An image of a graph. The x axis runs from -2 to 2 and the y axis runs from 0 to 2. The graph is of the function “f(x) = square root of (x +2)”, an increasing curved function. The function starts at the point (-2, 0). The x intercept is at (-2, 0) and the y intercept is at the approximate point (0, 1.4).

Reflect the graph about the line $y = x .$ The domain of $f^{−1}$ is $[0, \infty) .$ The range of $f^{−1}$ is $[−2, \infty) .$ By using the preceding strategy for finding inverse functions, we can verify that the inverse function is $f^{−1} (x) = x^{2} - 2,$ as shown in the graph.
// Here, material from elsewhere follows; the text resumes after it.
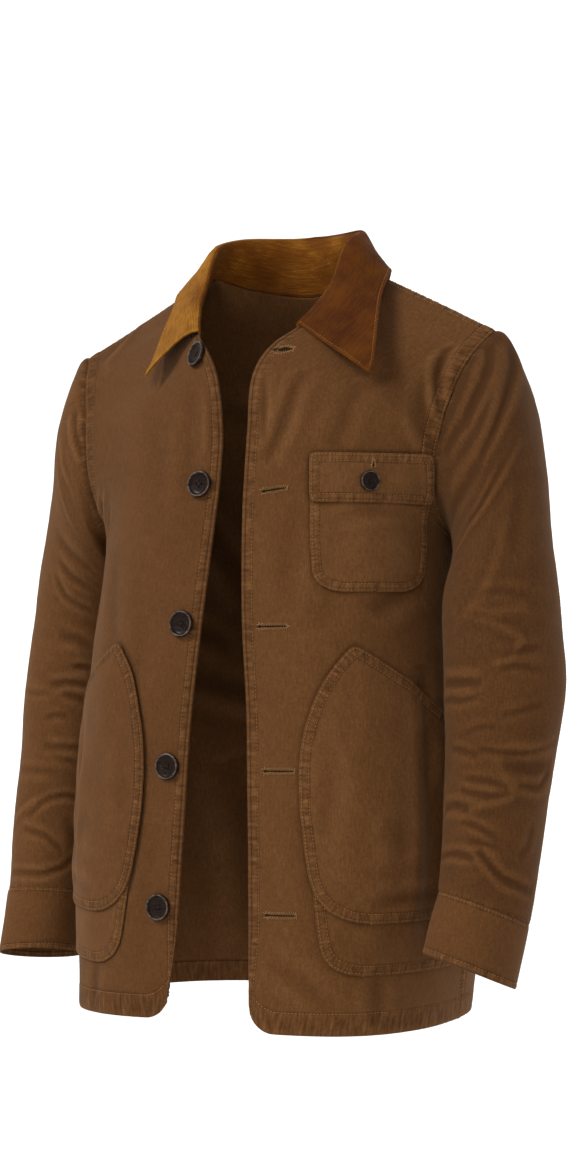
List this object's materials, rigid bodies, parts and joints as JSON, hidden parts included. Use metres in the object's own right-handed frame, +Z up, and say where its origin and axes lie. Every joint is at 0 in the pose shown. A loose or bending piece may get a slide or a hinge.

An image of a graph. The x axis runs from -2 to 2 and the y axis runs from -2 to 2. The graph is of two functions. The first function is “f(x) = square root of (x +2)”, an increasing curved function. The function starts at the point (-2, 0). The x intercept is at (-2, 0) and the y intercept is at the approximate point (0, 1.4). The second function is “f inverse (x) = (x squared) -2”, an increasing curved function that starts at the point (0, -2). The x intercept is at the approximate point (1.4, 0) and the y intercept is at the point (0, -2). In addition to the two functions, there is a diagonal dotted line potted with the equation “y =x”, which shows that “f(x)” and “f inverse (x)” are mirror images about the line “y =x”.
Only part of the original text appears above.